Transfer algebraic structures across Equivs

This continues the pattern set in Mathlib/Algebra/Group/TransferInstance.lean.

@[reducible, inline]

abbrev Equiv.module (R : Type u_1) {α : Type u_2} {β : Type u_3} [Semiring R] (e : α ≃ β) [AddCommMonoid β] : have x := e.addCommMonoid; [Module R β] → Module R α

Transfer Module across an Equiv

Equations

• @Equiv.module R α β inst✝¹ e inst✝ = fun [Module R β] => let __src := Equiv.distribMulAction R e; { toDistribMulAction := __src, add_smul := ⋯, zero_smul := ⋯ }

def Equiv.linearEquiv (R : Type u_1) {α : Type u_2} {β : Type u_3} [Semiring R] (e : α ≃ β) [AddCommMonoid β] [Module R β] : let addCommMonoid := e.addCommMonoid; have module := Equiv.module R e; α ≃ₗ[R] β

An equivalence e : α ≃ β gives a linear equivalence α ≃ₗ[R] β where the R-module structure on α is the one obtained by transporting an R-module structure on β back along e.

Equations

• Equiv.linearEquiv R e = { toFun := e.addEquiv.toFun, map_add' := ⋯, map_smul' := ⋯, invFun := e.addEquiv.invFun, left_inv := ⋯, right_inv := ⋯ }

@[reducible, inline]

abbrev AddEquiv.module {α : Type u_2} {β : Type u_3} (A : Type u_4) [Semiring A] [AddCommMonoid α] [AddCommMonoid β] [Module A β] (e : α ≃+ β) : Module A α

Transport a module instance via an isomorphism of the underlying abelian groups.
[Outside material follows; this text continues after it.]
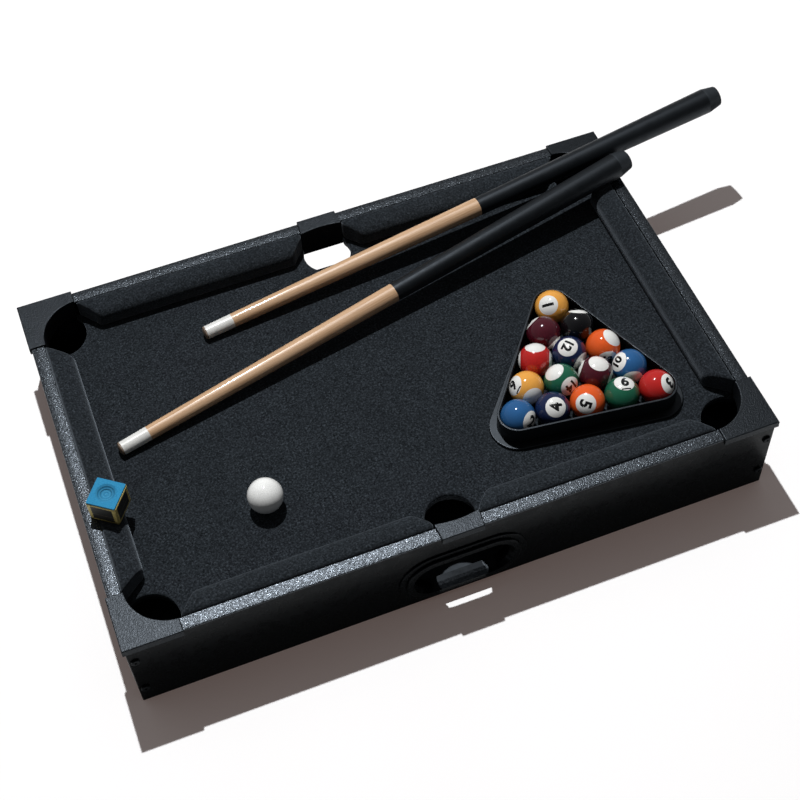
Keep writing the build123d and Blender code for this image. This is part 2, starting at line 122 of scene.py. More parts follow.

This has better definitional properties than Equiv.module since here the abelian group structure remains unmodified.

Equations

• AddEquiv.module A e = { toSMul := Equiv.smul A e.toEquiv, one_smul := ⋯, mul_smul := ⋯, smul_zero := ⋯, smul_add := ⋯, add_smul := ⋯, zero_smul := ⋯ }

theorem LinearEquiv.isScalarTower {R : Type u_1} {α : Type u_2} {β : Type u_3} [Semiring R] (A : Type u_4) [Semiring A] [Module R A] [AddCommMonoid α] [AddCommMonoid β] [Module A β] [Module R α] [Module R β] [IsScalarTower R A β] (e : α ≃ₗ[R] β) : IsScalarTower R A α

The module instance from AddEquiv.module is compatible with the R-module structures, if the AddEquiv is induced by an R-module isomorphism.